As play started Saturday, Cristian Dragomir of Bucharest, Romania, was in third place and raised a pot from the dealer spot to 50,000 chips. At that point, each player had a required ante of 1,000 chips, the small blind was 5,000 and the big blind was 10,000 chips. This meant there was already 24,000 in the pot, which Dragomir stole by raising and forcing everyone else to fold.

HE SAID WHAT?: “In life, cards have brains. I didn’t know this until about four months ago. ... If you’ve got the positive energy, it may take a little while, but the cards will come.” — Mike “The Mouth” Matusow, after doubling his chip stack to about 740,000 chips on a pair of queens.

July 11  |  10 p.m. ET

The day's roundup (from The Associated Press)

DAY: 8 (Officially known as Day 4).

BIG NEWS: Card by card, pot by pot, the World Series of Poker pressed on Friday, with prize money already a certainty for the players who remained, but the effects of a grueling play schedule creeping in.

Players were given an extra hour off before resuming play after a long session in which they burst through the money bubble. Survivors established themselves in the top 9.7 percent of the field — winners of some piece of a $64.3 million pie in the no-limit Hold ’em tournament that attracted 6,844 entrants.

Play started Friday with 464 players, and two hours later, 114 had been eliminated. Tournament officials expected play to slow as more people are eliminated and the average number of chips each player holds increased.
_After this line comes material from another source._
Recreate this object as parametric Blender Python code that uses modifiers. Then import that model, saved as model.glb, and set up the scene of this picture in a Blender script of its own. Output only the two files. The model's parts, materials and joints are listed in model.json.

STUD OF THE DAY: Jenna Phillips was assured a spot at the tournament’s final table Friday when she won the series’ dealer of the year award. Phillips won the award over hundreds of others who tournament officials say are carefully vetted each year to deal cards at the event. Phillips began the day with the traditional “Shuffle up and deal” announcement, and was told that she had been hired to deal cards at the final table in November.

BUSTED OUT: “Survivor: China” contestant and nightclub owner Jean-Robert Bellande, 2007 pot-limit Omaha champion Robert Mizrachi, special education teacher Brian Schaedlich, who lost more than 800,000 in chips in less than 11 hours of play Thursday and Friday.

UP NEXT: Remaining players will resume Saturday until 50 to 100 players are left.

POKER TALK: Go into the tank: When a player pauses to think about what to do next during a big situation, reviewing the hand and deciding whether to call, fold or raise. With a board showing a queen, eight and three, all diamonds, Jason Su, a poker player from Houston, went into the tank after betting 60,000 and being raised 219,000 by Alberto Font, once the tournament’s chip leader. After a few minutes, Su re-raised all-in and Font called. Su made three eights to beat Font’s three threes, and Font was eliminated.

HE SAID WHAT?: “Phil (Hellmuth), please don’t send me home with a 10-9. Dealer, please don’t send me home with a 10-9. Don’t do it to me.” — Jean-Robert Bellande, a 37-year-old former “Survivor: China” contestant from Las Vegas who was all-in with an ace and a queen against the 10-9 of Sarkis Akopyan of Moscow. Bellande erupted with excitement when an ace hit on the flop to pair his cards, but his face blanched two cards later when Akopyan hit a six and a seven to make a straight.